A while back, I came across an unexpected opportunity to take on a client in an area where real estate agents prospect fiercely and relentlessly — and sometimes fib a bit to gain listings.
A while back, I was fortunate enough to come across an unexpected opportunity — a listing in an area where I don’t normally work. It is also an area where real estate agents fiercely and relentlessly prospect for listings. (There are more agents interested in selling real estate in that area than there is real estate to sell.)
It started with a phone call out of the blue from a friend of a past client. Soon after we met, it was apparent we were a perfect match; the services I provide are tailored for each client (and I bring additional service providers as needed), which is what the homeowner was looking for — he just didn’t know it at first.
‘I’m No. 1 in my area’
Predictive analytics is being used more and more, and this homeowner fits the profile of someone who is likely to sell soon. Because of this, it seems, the homeowner got (and still gets) a lot of mail from real estate agents who want to work with him.
One of those agents claimed to be No. 1 in the area, but I looked at sales in the area over the past couple years and only found two sales the agent was part of.
To be fair, the advertisement did not say what the agent was No. 1 for or how many people he had to beat to get the title.
Which agent is really No. 1 in an area? Out of how many agents? And what exactly makes an agent No. 1?
‘We have buyers ready’
Several agents have been sending letters stating they have buyers in the neighborhood and that if my client is interested in selling, he should contact the agent. There have also been a few letters from agents with buyers who are looking for real estate just like my client’s property.
The letters about buyers got my client pretty excited about the real estate market. In fact, he told me all about how hot the market is for properties like his and that his neighborhood is very popular right now.
He even suggested that he did not need to pay me very much because his home would only be on the market for a short time and I would’t have to work hard. Of course, I have already invested a lot of time, and I don’t charge by the hour — I only get paid after a successful closing. I am being paid for my experience and for being willing to take the risk of working for free and never getting paid.
While his confidence in the neighborhood was high, data suggests it is no more popular than any other neighborhood in the city.
I explained those letters to him by showing him templates that can be found on the National Association of Realtors (NAR) website. The letters he had were almost identical to the templates.
There is almost no chance that any of those agents will actually have a buyer who will buy his property, which is probably a good thing because working with a dual agent may not be in his best interest.
This homeowner did not understand broker reciprocity or agency — most of them don’t. He believed that listing agents single-handedly find buyers and sell real estate. That isn’t exactly how it happens. He may have gotten that impression from agent marketing.
If these agents had a buyer, then how come the identical unit that is currently on the market has been for sale for 25 days and counting.
The letter isn’t a total lie because once a property is listed, buyers will call, and — at least where I work — real estate sells fairly quickly.
‘Your property is worth X and will sell fast’

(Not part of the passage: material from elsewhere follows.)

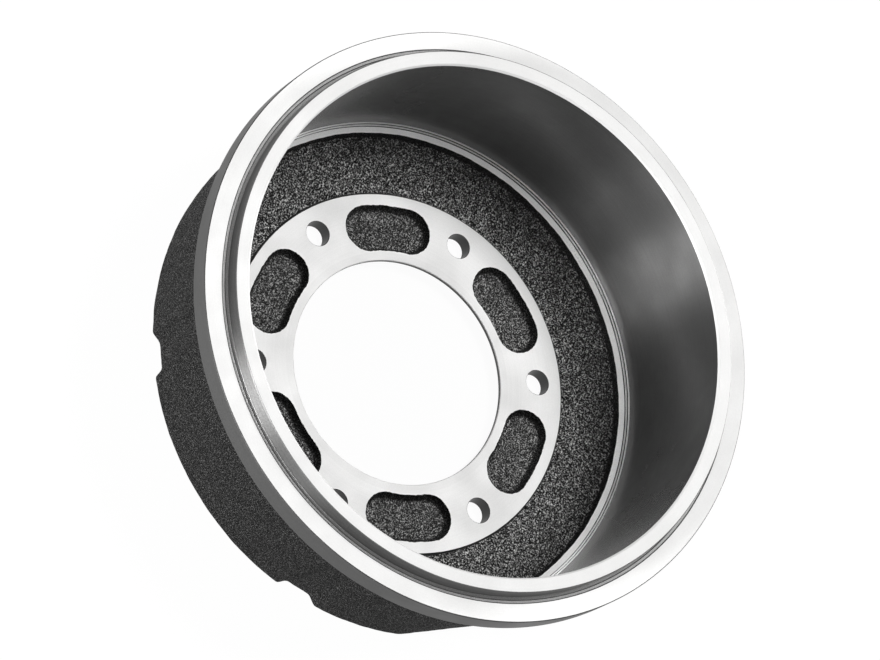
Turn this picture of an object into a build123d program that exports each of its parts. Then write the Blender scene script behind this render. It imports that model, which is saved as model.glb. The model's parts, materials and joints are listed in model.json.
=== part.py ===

Those letters also cause people to have an inflated idea of what their property is worth and how fast it will sell. If they get several letters, then they may become over-confident in how quickly they can sell and how much they can get.
It took some time to explain that if a home sells in a day with multiple offers, then it creates just as much work for me as having a home on the market for a year.
‘FSBOs won’t make as much from the home sale’
There are so many out and out lies and misleading half-truths agents use to get listings. As a group, we have educated consumers to believe all sorts of things that simply are not true — and it works. I have had several homebuyers and sellers repeat truths to me that I recognize as being part of the standard pitch used by agents everywhere.
The only data we have “proving” homeowners make more by selling their home with an agent (rather than by themselves) comes from NAR. I strongly suspect that if there was a National Association of For Sale By Owners, their data would say the opposite.
‘Open houses and pre-listing help homes sell faster’
There are also myths around open houses, and of course we all know the pre-listing and pre-pre-listing is the best way to build buyer excitement (even in a seller’s market). Do pre-listed houses sell faster? Is the time the home is “pre-listed” counted?
And how many houses sell because of an open house? Are there examples of houses that would not have sold at all without an open house?
What are the truths?
Which real estate company does the best job selling real estate? Will the company that sells the most real estate do a better job selling your home than the company that sells the least?
To the agents in a strong seller’s market, don’t we all have more buyers looking for houses than we have houses to sell them? Isn’t there a buyer looking in every neighborhood?
Prospecting letters work. I know first-hand what it feels like to lose a past client because of one of those letters. Our past relationship and the free work I did for that client did not matter — apparently they just needed a letter from an agent stating he or she had buyers looking in their neighborhood. It probably doesn’t matter that their place is still on the market and that the agent they chose has never sold a home in the neighborhood.
Seems like that letter was yet another lie.